Written problem: Reproduce the material in full, unchanged.

** START Dataset excerpt **

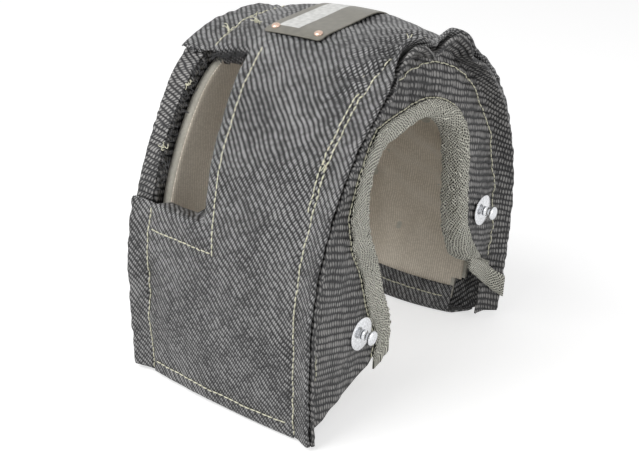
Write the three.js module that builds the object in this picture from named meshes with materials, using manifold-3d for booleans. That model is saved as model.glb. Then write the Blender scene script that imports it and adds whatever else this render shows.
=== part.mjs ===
// Heat blanket for a turbocharger's turbine housing.
// A sewn cover in three thicknesses (woven outer cloth, needled insulation, lining
// cloth): one long band that runs up, over and down the housing, and a panel on
// each side, joined to it by a standing welt seam. Knitted wire mesh binds the
// arched opening of each panel. Millimetres, +Z up, standing on its lower edges.
// X is the housing's axis, Y runs from the front leg (-) to the rear leg (+).

import * as THREE from 'three';
import { mergeVertices } from 'three/addons/utils/BufferGeometryUtils.js';
import Module from 'manifold-3d';

const wasm = await Module();
wasm.setup();

// Driving dimensions

const faceHalfDepth = 93.5;      // from the housing's axis to the band's outer face, at the legs
const archRise = 125;            // height of the arch above its springing
const springHeight = 60;         // where the straight legs turn into the arch
const seamHalfWidth = 50;        // from the middle of the band to its seam line
const clothThickness = 1.4;
const insulationThickness = 6;
const liningThickness = 1;
const layerGap = 0.3;
const bandCrown = 2;             // how far the band's face swells between its seams
const panelCrown = 2.5;          // how far a side panel swells between seam and opening
const weltLength = 10.5;         // how far the sewn edges stand out at the front leg
const weltThickness = 2.4;       // one edge, its cloth turned double
const hemDepth = 17;             // height of the cloth turned up inside the lower edge
const frontLegLean = 2.5;        // how far each leg draws in at its lower edge
const rearLegLean = 6;
const rearSplay = 2.5;           // how much wider the right seam stands at the rear leg

const rearLegBow = 12;           // how far the rear leg's lower edge bows in at the middle
const crownLifts = [             // swells of the band over the crown: y, height, reach
  { y: 25, height: 6, reach: 17 },
  { y: -27, height: 2.5, reach: 12 },
];

const cutoutBottomAngle = 19;    // the cut-out in the band, as angles up the arch
const cutoutTopAngle = 66;
const cutoutTopDrop = 3;         // how much lower its upper edge is at the left seam
const cutoutEdgeBottom = -12;    // where its right edge starts and ends
const cutoutEdgeTop = -26;
const cutoutHem = 20;            // cloth turned in round the cut-out

// Width of the wire mesh on the outside of the panel, by the angle up the arch
const trimFace = [[-28, 13], [0, 15], [45, 15], [90, 9], [125, 6.5], [175, 6.5], [190, 9]];
const rimTurnWidth = 14;         // left panel's cloth turned in beside the cut-out

const trimInside = 9;
const trimThickness = 1.8;
const tailHeight = 13;           // its end over the rear welt
const trimHang = 4;              // how far its ends hang past the panel, per degree

const plateWidth = 36;
const plateLength = 64;
const plateThickness = 0.8;
const plateCentre = [-7.5, 4];   // x, and y along the top
const plateTurn = 1;             // degrees out of line with the band
const plateCorner = 2;
const rivetInset = 4.5;
const rivetRadius = 2.2;
const rivetHeight = 1.1;

const studDiscRadius = 9;
const studDiscThickness = 0.9;
const studDish = 1;
const studNeckRadius = 1.7;
const studNeckLength = 4.2;
const studHeadRadius = 4;
const studHeadThickness = 2;
const backingRadius = 7;
const holeClearance = 0.3;

// Where the lacing studs stand on each side panel: y and z
const studPlaces = { front: [-46, 44], rear: [67, 77] };

// Opening of the right panel. Each row is an angle up the arch, in degrees, and the
// y and z of the edge that lies level with it.
const openingEdge = [
  [-28, -18, 25], [-20, -17, 33], [-12, -19, 43], [0, -26, 59], [12, -33, 79],
  [25, -40, 94], [38, -44, 110], [52, -43, 126], [64, -35, 138], [76, -19, 143],
  [90, 0, 147], [104, 17, 145], [118, 31, 137.5], [132, 39, 126], [147, 42, 110],
  [162, 43, 93], [174, 45, 76], [184, 50, 61], [190, 58, 49], [194, 70, 37],
  [197, 86, 24],
];

// Opening of the left panel, a plain arch round the bearing housing
const leftArch = { y: 12, halfWidth: 30, spring: 72, rise: 31, foot: 14 };

// Depths below the outer face at which each thickness begins
const insulationDepth = clothThickness + layerGap;
const liningDepth = insulationDepth + insulationThickness + layerGap;
const facingDepth = liningDepth + liningThickness + layerGap;
const wallDepth = facingDepth + clothThickness;

const radians = Math.PI / 180;
const startAngle = -springHeight / archRise / radians;
const endAngle = 180 - startAngle;

// Materials

const cloth = { color: 0x4a4a50, roughness: 0.75, metalness: 0.1 };
const wool = { color: 0xd8d2c4, roughness: 1, metalness: 0 };
const liningCloth = { color: 0xa39783, roughness: 0.95, metalness: 0 };
const wireMesh = { color: 0x9b977f, roughness: 0.5, metalness: 0.6 };
const plateMetal = { color: 0x6e675b, roughness: 0.45, metalness: 0.5 };
const copper = { color: 0xd9b8a0, roughness: 0.35, metalness: 0.8 };
const steel = { color: 0xd0d2d6, roughness: 0.2, metalness: 0.9 };

// Small helpers

const clamp = THREE.MathUtils.clamp;
const lerp = THREE.MathUtils.lerp;
const smooth = THREE.MathUtils.smoothstep;

function range(from, to, count) {
  return Array.from({ length: count + 1 }, (_, i) => lerp(from, to, i / count));
}

// Value between rows [angle, a, b] by a smooth curve through them
function along(rows, angle) {
  const last = rows.length - 1;
  if (angle <= rows[0][0]) return rows[0].slice(1);
  if (angle >= rows[last][0]) return rows[last].slice(1);
  let i = 0;
  while (rows[i + 1][0] < angle) i++;
  const [a, b] = [rows[i], rows[i + 1]];
  const before = rows[Math.max(i - 1, 0)];
  const after = rows[Math.min(i + 2, last)];
  const f = (angle - a[0]) / (b[0] - a[0]);
  return a.slice(1).map((value, k) => {
    const [p0, p1, p2, p3] = [before[k + 1], value, b[k + 1], after[k + 1]];
    const slope1 = (p2 - p0) / 2;
    const slope2 = (p3 - p1) / 2;
    const f2 = f * f;
    const f3 = f2 * f;
    return (2 * f3 - 3 * f2 + 1) * p1 + (f3 - 2 * f2 + f) * slope1
      + (3 * f2 - 2 * f3) * p2 + (f3 - f2) * slope2;
  });
}

// The band's outer face: legs, arch and legs again, by one angle

function facePoint(angle, out) {
  const bend = clamp(angle, 0, 180) * radians;
  const below = Math.max(-angle, angle - 180, 0) / -startAngle;
  const lean = (angle < 90 ? frontLegLean : -rearLegLean) * below * below;
  const normal = new THREE.Vector2(-Math.cos(bend) / faceHalfDepth, Math.sin(bend) / archRise);
  normal.normalize();
  return new THREE.Vector2(
    -faceHalfDepth * Math.cos(bend) + lean + normal.x * out,
    springHeight * (1 - below) + archRise * Math.sin(bend) + normal.y * out,
  );
}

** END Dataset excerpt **

Reply to the task:
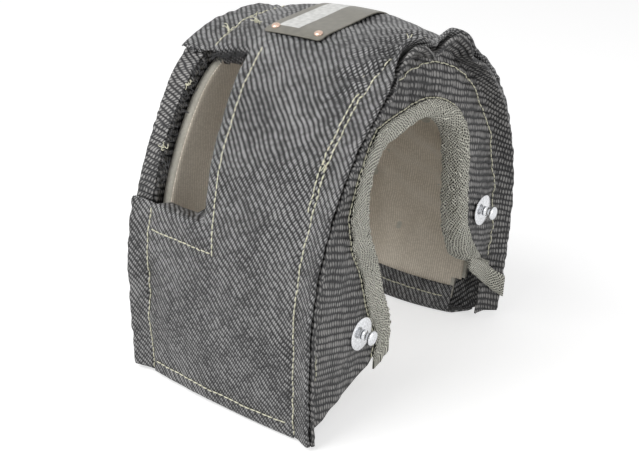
Write the three.js module that builds the object in this picture from named meshes with materials, using manifold-3d for booleans. That model is saved as model.glb. Then write the Blender scene script that imports it and adds whatever else this render shows.
=== part.mjs ===
// Heat blanket for a turbocharger's turbine housing.
// A sewn cover in three thicknesses (woven outer cloth, needled insulation, lining
// cloth): one long band that runs up, over and down the housing, and a panel on
// each side, joined to it by a standing welt seam. Knitted wire mesh binds the
// arched opening of each panel. Millimetres, +Z up, standing on its lower edges.
// X is the housing's axis, Y runs from the front leg (-) to the rear leg (+).

import * as THREE from 'three';
import { mergeVertices } from 'three/addons/utils/BufferGeometryUtils.js';
import Module from 'manifold-3d';

const wasm = await Module();
wasm.setup();

// Driving dimensions

const faceHalfDepth = 93.5;      // from the housing's axis to the band's outer face, at the legs
const archRise = 125;            // height of the arch above its springing
const springHeight = 60;         // where the straight legs turn into the arch
const seamHalfWidth = 50;        // from the middle of the band to its seam line
const clothThickness = 1.4;
const insulationThickness = 6;
const liningThickness = 1;
const layerGap = 0.3;
const bandCrown = 2;             // how far the band's face swells between its seams
const panelCrown = 2.5;          // how far a side panel swells between seam and opening
const weltLength = 10.5;         // how far the sewn edges stand out at the front leg
const weltThickness = 2.4;       // one edge, its cloth turned double
const hemDepth = 17;             // height of the cloth turned up inside the lower edge
const frontLegLean = 2.5;        // how far each leg draws in at its lower edge
const rearLegLean = 6;
const rearSplay = 2.5;           // how much wider the right seam stands at the rear leg

const rearLegBow = 12;           // how far the rear leg's lower edge bows in at the middle
const crownLifts = [             // swells of the band over the crown: y, height, reach
  { y: 25, height: 6, reach: 17 },
  { y: -27, height: 2.5, reach: 12 },
];

const cutoutBottomAngle = 19;    // the cut-out in the band, as angles up the arch
const cutoutTopAngle = 66;
const cutoutTopDrop = 3;         // how much lower its upper edge is at the left seam
const cutoutEdgeBottom = -12;    // where its right edge starts and ends
const cutoutEdgeTop = -26;
const cutoutHem = 20;            // cloth turned in round the cut-out

// Width of the wire mesh on the outside of the panel, by the angle up the arch
const trimFace = [[-28, 13], [0, 15], [45, 15], [90, 9], [125, 6.5], [175, 6.5], [190, 9]];
const rimTurnWidth = 14;         // left panel's cloth turned in beside the cut-out

const trimInside = 9;
const trimThickness = 1.8;
const tailHeight = 13;           // its end over the rear welt
const trimHang = 4;              // how far its ends hang past the panel, per degree

const plateWidth = 36;
const plateLength = 64;
const plateThickness = 0.8;
const plateCentre = [-7.5, 4];   // x, and y along the top
const plateTurn = 1;             // degrees out of line with the band
const plateCorner = 2;
const rivetInset = 4.5;
const rivetRadius = 2.2;
const rivetHeight = 1.1;

const studDiscRadius = 9;
const studDiscThickness = 0.9;
const studDish = 1;
const studNeckRadius = 1.7;
const studNeckLength = 4.2;
const studHeadRadius = 4;
const studHeadThickness = 2;
const backingRadius = 7;
const holeClearance = 0.3;

// Where the lacing studs stand on each side panel: y and z
const studPlaces = { front: [-46, 44], rear: [67, 77] };

// Opening of the right panel. Each row is an angle up the arch, in degrees, and the
// y and z of the edge that lies level with it.
const openingEdge = [
  [-28, -18, 25], [-20, -17, 33], [-12, -19, 43], [0, -26, 59], [12, -33, 79],
  [25, -40, 94], [38, -44, 110], [52, -43, 126], [64, -35, 138], [76, -19, 143],
  [90, 0, 147], [104, 17, 145], [118, 31, 137.5], [132, 39, 126], [147, 42, 110],
  [162, 43, 93], [174, 45, 76], [184, 50, 61], [190, 58, 49], [194, 70, 37],
  [197, 86, 24],
];

// Opening of the left panel, a plain arch round the bearing housing
const leftArch = { y: 12, halfWidth: 30, spring: 72, rise: 31, foot: 14 };

// Depths below the outer face at which each thickness begins
const insulationDepth = clothThickness + layerGap;
const liningDepth = insulationDepth + insulationThickness + layerGap;
const facingDepth = liningDepth + liningThickness + layerGap;
const wallDepth = facingDepth + clothThickness;

const radians = Math.PI / 180;
const startAngle = -springHeight / archRise / radians;
const endAngle = 180 - startAngle;

// Materials

const cloth = { color: 0x4a4a50, roughness: 0.75, metalness: 0.1 };
const wool = { color: 0xd8d2c4, roughness: 1, metalness: 0 };
const liningCloth = { color: 0xa39783, roughness: 0.95, metalness: 0 };
const wireMesh = { color: 0x9b977f, roughness: 0.5, metalness: 0.6 };
const plateMetal = { color: 0x6e675b, roughness: 0.45, metalness: 0.5 };
const copper = { color: 0xd9b8a0, roughness: 0.35, metalness: 0.8 };
const steel = { color: 0xd0d2d6, roughness: 0.2, metalness: 0.9 };

// Small helpers

const clamp = THREE.MathUtils.clamp;
const lerp = THREE.MathUtils.lerp;
const smooth = THREE.MathUtils.smoothstep;

function range(from, to, count) {
  return Array.from({ length: count + 1 }, (_, i) => lerp(from, to, i / count));
}

// Value between rows [angle, a, b] by a smooth curve through them
function along(rows, angle) {
  const last = rows.length - 1;
  if (angle <= rows[0][0]) return rows[0].slice(1);
  if (angle >= rows[last][0]) return rows[last].slice(1);
  let i = 0;
  while (rows[i + 1][0] < angle) i++;
  const [a, b] = [rows[i], rows[i + 1]];
  const before = rows[Math.max(i - 1, 0)];
  const after = rows[Math.min(i + 2, last)];
  const f = (angle - a[0]) / (b[0] - a[0]);
  return a.slice(1).map((value, k) => {
    const [p0, p1, p2, p3] = [before[k + 1], value, b[k + 1], after[k + 1]];
    const slope1 = (p2 - p0) / 2;
    const slope2 = (p3 - p1) / 2;
    const f2 = f * f;
    const f3 = f2 * f;
    return (2 * f3 - 3 * f2 + 1) * p1 + (f3 - 2 * f2 + f) * slope1
      + (3 * f2 - 2 * f3) * p2 + (f3 - f2) * slope2;
  });
}

// The band's outer face: legs, arch and legs again, by one angle

function facePoint(angle, out) {
  const bend = clamp(angle, 0, 180) * radians;
  const below = Math.max(-angle, angle - 180, 0) / -startAngle;
  const lean = (angle < 90 ? frontLegLean : -rearLegLean) * below * below;
  const normal = new THREE.Vector2(-Math.cos(bend) / faceHalfDepth, Math.sin(bend) / archRise);
  normal.normalize();
  return new THREE.Vector2(
    -faceHalfDepth * Math.cos(bend) + lean + normal.x * out,
    springHeight * (1 - below) + archRise * Math.sin(bend) + normal.y * out,
  );
}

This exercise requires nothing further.